-- DATA ENTRIES --
>> BEGIN
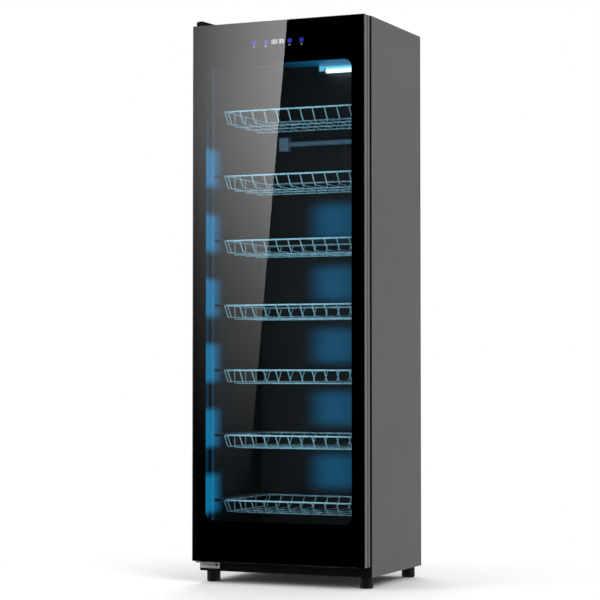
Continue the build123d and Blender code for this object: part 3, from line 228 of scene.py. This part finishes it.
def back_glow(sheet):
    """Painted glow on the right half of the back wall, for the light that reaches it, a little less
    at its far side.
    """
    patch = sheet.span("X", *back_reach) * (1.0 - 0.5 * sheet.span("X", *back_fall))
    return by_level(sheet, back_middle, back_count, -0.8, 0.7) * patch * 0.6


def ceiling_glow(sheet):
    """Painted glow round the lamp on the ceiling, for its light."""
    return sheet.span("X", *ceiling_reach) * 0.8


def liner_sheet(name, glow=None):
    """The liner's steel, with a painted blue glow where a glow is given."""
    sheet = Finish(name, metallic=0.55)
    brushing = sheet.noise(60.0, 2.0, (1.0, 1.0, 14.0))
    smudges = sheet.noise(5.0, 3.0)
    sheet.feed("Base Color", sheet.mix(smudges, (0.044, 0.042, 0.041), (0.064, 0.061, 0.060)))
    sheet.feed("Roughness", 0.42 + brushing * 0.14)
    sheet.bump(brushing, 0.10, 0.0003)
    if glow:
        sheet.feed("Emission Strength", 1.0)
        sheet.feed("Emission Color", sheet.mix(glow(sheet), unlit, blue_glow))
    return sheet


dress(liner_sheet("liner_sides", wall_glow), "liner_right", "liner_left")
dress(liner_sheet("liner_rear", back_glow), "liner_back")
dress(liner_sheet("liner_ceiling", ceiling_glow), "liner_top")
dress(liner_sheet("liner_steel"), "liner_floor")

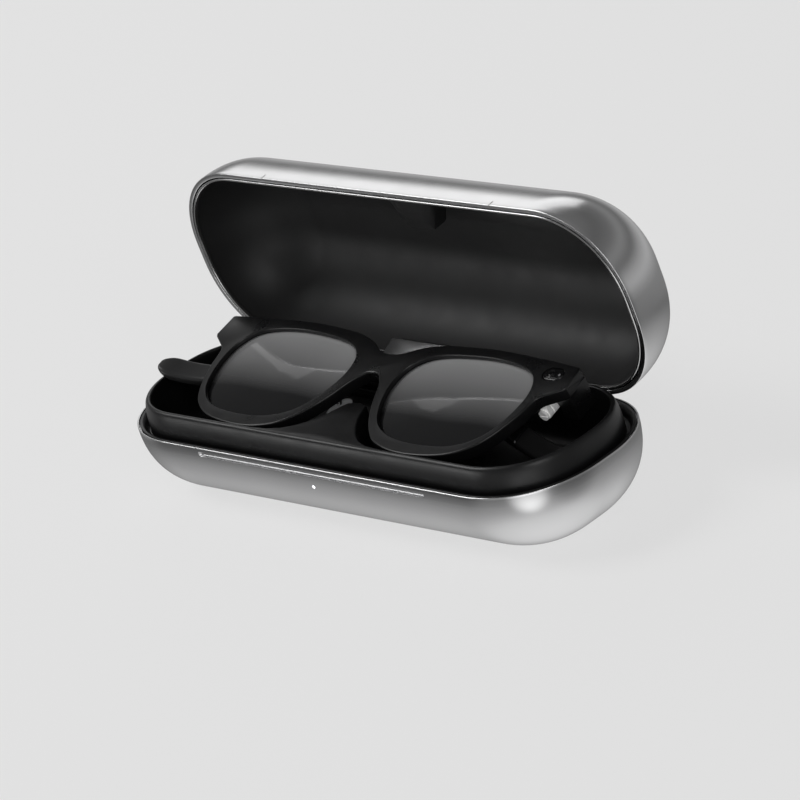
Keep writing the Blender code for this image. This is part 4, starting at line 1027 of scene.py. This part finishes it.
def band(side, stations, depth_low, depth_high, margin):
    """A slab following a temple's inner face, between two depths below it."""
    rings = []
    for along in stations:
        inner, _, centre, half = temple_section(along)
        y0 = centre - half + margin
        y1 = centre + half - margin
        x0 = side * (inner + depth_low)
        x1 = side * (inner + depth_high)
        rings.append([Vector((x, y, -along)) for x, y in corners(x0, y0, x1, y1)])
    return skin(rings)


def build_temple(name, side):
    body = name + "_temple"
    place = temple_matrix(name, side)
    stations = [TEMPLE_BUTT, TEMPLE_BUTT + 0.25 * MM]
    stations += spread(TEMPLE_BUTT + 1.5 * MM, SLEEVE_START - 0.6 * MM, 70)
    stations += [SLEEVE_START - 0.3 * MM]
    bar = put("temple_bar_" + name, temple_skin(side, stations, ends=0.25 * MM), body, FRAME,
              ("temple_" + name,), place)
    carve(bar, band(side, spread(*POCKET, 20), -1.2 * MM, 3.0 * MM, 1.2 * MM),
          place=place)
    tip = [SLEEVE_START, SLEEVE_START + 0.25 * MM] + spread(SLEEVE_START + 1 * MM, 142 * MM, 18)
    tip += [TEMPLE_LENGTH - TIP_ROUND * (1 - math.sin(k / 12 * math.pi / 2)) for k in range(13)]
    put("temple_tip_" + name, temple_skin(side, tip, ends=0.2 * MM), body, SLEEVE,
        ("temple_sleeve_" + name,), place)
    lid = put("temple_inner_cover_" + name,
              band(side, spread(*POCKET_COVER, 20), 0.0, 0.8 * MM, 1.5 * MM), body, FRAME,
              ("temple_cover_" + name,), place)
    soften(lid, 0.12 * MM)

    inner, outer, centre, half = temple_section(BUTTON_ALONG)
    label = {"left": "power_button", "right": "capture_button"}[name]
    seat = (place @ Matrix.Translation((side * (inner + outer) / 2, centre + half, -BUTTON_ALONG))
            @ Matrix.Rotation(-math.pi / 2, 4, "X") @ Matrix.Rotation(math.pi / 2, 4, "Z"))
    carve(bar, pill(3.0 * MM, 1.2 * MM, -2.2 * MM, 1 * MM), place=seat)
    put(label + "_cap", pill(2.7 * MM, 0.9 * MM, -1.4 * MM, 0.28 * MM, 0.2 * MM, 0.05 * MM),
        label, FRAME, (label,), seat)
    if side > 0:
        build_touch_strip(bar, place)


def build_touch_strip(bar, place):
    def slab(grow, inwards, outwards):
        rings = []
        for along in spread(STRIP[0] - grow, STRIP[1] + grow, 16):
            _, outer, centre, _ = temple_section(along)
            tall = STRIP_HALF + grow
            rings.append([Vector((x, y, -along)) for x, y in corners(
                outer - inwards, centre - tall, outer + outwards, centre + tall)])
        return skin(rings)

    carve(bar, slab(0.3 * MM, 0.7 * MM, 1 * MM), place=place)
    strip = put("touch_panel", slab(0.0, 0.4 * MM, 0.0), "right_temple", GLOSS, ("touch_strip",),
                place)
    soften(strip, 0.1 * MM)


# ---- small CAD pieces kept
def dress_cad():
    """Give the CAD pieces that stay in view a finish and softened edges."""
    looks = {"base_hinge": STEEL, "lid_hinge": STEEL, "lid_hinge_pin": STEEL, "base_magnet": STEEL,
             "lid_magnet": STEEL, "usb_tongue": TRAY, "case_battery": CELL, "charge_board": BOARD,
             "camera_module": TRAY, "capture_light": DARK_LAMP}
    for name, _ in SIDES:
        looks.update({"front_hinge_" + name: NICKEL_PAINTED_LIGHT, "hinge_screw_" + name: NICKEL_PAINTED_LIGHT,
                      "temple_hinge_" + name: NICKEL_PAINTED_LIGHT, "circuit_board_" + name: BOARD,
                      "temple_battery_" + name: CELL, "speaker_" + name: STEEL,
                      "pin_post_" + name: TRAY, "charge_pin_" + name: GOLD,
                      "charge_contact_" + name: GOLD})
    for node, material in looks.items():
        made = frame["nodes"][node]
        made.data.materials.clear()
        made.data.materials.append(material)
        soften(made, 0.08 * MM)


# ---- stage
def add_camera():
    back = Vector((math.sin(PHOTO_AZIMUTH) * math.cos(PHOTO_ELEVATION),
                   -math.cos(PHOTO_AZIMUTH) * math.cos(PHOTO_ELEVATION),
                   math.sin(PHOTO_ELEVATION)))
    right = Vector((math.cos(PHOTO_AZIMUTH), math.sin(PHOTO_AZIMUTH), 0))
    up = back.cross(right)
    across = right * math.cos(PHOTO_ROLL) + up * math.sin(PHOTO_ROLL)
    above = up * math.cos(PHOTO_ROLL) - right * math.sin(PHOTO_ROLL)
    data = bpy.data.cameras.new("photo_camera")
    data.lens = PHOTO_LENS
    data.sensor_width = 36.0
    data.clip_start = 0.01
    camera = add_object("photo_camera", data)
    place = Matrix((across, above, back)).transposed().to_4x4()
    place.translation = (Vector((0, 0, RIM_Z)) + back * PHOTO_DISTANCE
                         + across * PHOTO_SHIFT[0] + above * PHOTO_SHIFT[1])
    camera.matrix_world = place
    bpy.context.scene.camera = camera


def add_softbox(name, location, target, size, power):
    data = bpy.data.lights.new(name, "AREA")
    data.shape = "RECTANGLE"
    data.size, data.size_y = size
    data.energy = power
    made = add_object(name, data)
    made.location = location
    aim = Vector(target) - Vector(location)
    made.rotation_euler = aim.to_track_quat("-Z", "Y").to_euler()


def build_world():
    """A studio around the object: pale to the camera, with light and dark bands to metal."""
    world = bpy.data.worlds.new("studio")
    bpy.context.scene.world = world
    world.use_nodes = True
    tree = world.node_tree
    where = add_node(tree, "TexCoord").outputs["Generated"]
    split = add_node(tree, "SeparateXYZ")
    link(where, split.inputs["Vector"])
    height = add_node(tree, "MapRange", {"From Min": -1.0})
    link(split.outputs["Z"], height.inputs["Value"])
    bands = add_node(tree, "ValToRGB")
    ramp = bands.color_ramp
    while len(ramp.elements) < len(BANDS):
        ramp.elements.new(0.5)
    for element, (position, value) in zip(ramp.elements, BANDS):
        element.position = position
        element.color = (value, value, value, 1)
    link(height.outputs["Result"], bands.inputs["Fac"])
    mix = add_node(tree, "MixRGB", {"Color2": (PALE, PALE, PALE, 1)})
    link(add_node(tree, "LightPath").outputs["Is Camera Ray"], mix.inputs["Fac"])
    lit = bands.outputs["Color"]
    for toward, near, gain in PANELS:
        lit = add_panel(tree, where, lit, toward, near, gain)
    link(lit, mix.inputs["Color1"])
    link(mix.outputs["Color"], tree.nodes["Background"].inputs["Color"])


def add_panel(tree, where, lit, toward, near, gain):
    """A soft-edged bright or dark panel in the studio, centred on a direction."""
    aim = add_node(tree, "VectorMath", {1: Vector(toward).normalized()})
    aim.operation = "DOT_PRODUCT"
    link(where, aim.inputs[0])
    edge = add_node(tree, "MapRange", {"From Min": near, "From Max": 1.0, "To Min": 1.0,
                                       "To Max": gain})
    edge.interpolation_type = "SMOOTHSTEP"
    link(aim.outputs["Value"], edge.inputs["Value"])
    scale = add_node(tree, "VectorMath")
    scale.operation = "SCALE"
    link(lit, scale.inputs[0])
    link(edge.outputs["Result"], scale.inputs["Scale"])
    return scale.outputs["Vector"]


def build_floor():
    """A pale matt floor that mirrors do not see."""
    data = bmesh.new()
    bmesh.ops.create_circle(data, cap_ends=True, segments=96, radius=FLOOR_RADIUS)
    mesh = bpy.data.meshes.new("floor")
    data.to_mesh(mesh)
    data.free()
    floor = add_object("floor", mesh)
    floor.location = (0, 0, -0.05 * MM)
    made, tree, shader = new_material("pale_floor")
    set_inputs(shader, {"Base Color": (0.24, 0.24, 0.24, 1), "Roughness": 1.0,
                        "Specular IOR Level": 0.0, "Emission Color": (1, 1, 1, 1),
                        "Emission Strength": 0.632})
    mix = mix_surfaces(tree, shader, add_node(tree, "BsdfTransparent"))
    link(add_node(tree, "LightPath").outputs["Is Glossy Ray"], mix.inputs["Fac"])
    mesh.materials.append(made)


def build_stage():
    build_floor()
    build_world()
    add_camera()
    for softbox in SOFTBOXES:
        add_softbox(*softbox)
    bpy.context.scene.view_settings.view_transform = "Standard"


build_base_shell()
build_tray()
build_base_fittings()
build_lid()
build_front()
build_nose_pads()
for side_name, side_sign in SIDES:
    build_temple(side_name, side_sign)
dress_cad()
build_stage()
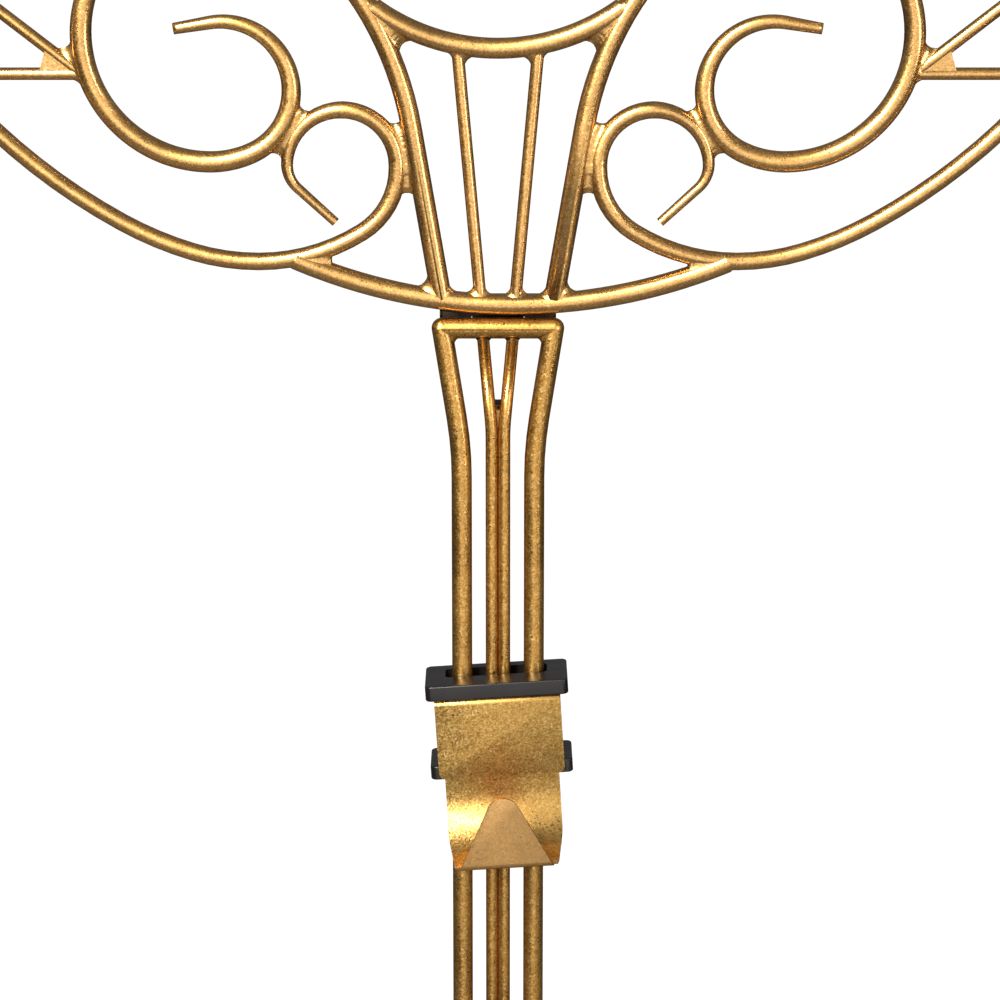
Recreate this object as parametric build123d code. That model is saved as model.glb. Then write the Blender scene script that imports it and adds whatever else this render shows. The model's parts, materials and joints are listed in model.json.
>> END
-- GOAL --
Print exactly the lines from the line with "Keep writing the" to the line with "soften(lid, 0.12 * MM)", both included, and nothing else.

-- RESULT OF THE TASK --
Keep writing the Blender code for this image. This is part 4, starting at line 1027 of scene.py. This part finishes it.
def band(side, stations, depth_low, depth_high, margin):
    """A slab following a temple's inner face, between two depths below it."""
    rings = []
    for along in stations:
        inner, _, centre, half = temple_section(along)
        y0 = centre - half + margin
        y1 = centre + half - margin
        x0 = side * (inner + depth_low)
        x1 = side * (inner + depth_high)
        rings.append([Vector((x, y, -along)) for x, y in corners(x0, y0, x1, y1)])
    return skin(rings)


def build_temple(name, side):
    body = name + "_temple"
    place = temple_matrix(name, side)
    stations = [TEMPLE_BUTT, TEMPLE_BUTT + 0.25 * MM]
    stations += spread(TEMPLE_BUTT + 1.5 * MM, SLEEVE_START - 0.6 * MM, 70)
    stations += [SLEEVE_START - 0.3 * MM]
    bar = put("temple_bar_" + name, temple_skin(side, stations, ends=0.25 * MM), body, FRAME,
              ("temple_" + name,), place)
    carve(bar, band(side, spread(*POCKET, 20), -1.2 * MM, 3.0 * MM, 1.2 * MM),
          place=place)
    tip = [SLEEVE_START, SLEEVE_START + 0.25 * MM] + spread(SLEEVE_START + 1 * MM, 142 * MM, 18)
    tip += [TEMPLE_LENGTH - TIP_ROUND * (1 - math.sin(k / 12 * math.pi / 2)) for k in range(13)]
    put("temple_tip_" + name, temple_skin(side, tip, ends=0.2 * MM), body, SLEEVE,
        ("temple_sleeve_" + name,), place)
    lid = put("temple_inner_cover_" + name,
              band(side, spread(*POCKET_COVER, 20), 0.0, 0.8 * MM, 1.5 * MM), body, FRAME,
              ("temple_cover_" + name,), place)
    soften(lid, 0.12 * MM)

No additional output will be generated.